Si l'icône que tu cherche n'est pas dedans, c'est peut-être une icône système. Dans ce cas il faut toucher au pack icône système (avec CandyBar ou autre)

Il faut savoir aussi que les MàJ d'i-apps écrasent les anciennes versions. Donc ces modifs seront à refaire à chaque nouvelle version : pas très pratique


----------



## teo (2 Mars 2004)

Je digresse, mais pour ce qui est de l'icone de Mail, il n'y en a qu'une qui vaille le coup, c'est la Boite PTT jaune que nous a fait Niconemo... L'autre est tellement... sans saveur


----------



## Niconemo (2 Mars 2004)

Moi j'utilise le timbre Luquet rouge (je le remets en ligne aujourd'hui, tiens).


----------



## http (3 Mars 2007)

Bonjour,

Puisqu'il est question d'icône liée aux applications de messagerie, j'ai une question:

comment fait-on pour changer l'icône d'Entourage qui apparaît dans le dock ? J'utilise CandyBar qui fonctionne très bien pour tout le reste, sauf qu'il n'y a pas moyen de changer l'icône d'Entourage dans le dock via cette application.

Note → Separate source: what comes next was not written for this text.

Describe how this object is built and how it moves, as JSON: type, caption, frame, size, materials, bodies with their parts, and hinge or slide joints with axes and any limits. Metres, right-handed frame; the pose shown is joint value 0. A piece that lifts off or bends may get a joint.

Un message d'erreur indique que "seules les applications packagées peuvent être éditées"...Or j'ai plein d'autres applications non packagées d'origine avec OS X, et dont CandyBar accepte pourtant que je change l'icône par défaut dans le dock :mouais: 

Une astuce particulière ?

Merci


----------



## Anonyme (3 Mars 2007)

Pomme I sur l'icone, Pomme C sur la miniature, Pomme I Sur Entourage, Pomme V sur la miniature d'Entourage.


----------



## http (3 Mars 2007)

Merci   Je vais faire la manip dès ce soir.


----------



## http (13 Novembre 2008)

Hello again 
Je me surprends à reprendre derrière mon propre post d'il y a un an et demi 
Je suis désespérément à la recherche de cette fameuse icône Mail en forme de boîte aux lettres PTT de couleur jaune...
Le site Cocoricones n'est hélas plus accessible :rose:

Quelqu'un peut-il m'envoyer par mail (ou m'indiquer un lien) vers cette superbe petite icône jaune qui ornera avantageusement le dock de mon nouveau MacBook Pro 17" Penryn reçu ce matin ?

Grand merci par avance


----------



## zacromatafalgar (13 Novembre 2008)

Salut,

Serait-ce de cette icône dont-il s'agit ?
Je ne l'ai malheureusement pas en 512px


----------



## http (13 Novembre 2008)

Alleluia !! Que la Force te protège, Toi et les tiens, pour l'Eternité 

PS: voilà l'état dans lequel je me trouve après une nuit quasi-blanche passée devant mon MacBook Pro tout bô tout neuf :love:


----------



## zacromatafalgar (13 Novembre 2008)

http a dit:


> Alleluia !! Que la Force te protège, Toi et les tiens, pour l'Eternité
> 
> PS: voilà l'état dans lequel je me trouve après une nuit quasi-blanche passée devant mon MacBook Pro tout bô tout neuf :love:



Va vite te reposer


----------



## pierre64f1 (16 Avril 2010)

zacromatafalgar a dit:


> Salut,
> 
> Serait-ce de cette icône dont-il s'agit ?
> Je ne l'ai malheureusement pas en 512px


Bonjour zacromatafalgar ,

Tu peux m'aider à installer cette SUPERB boite à lettres ??????

Je serais super content, le timbre est si triste !!!!!!!!!!!!!

A+ ,


----------



## Anonyme (17 Avril 2010)

Plus haut .


----------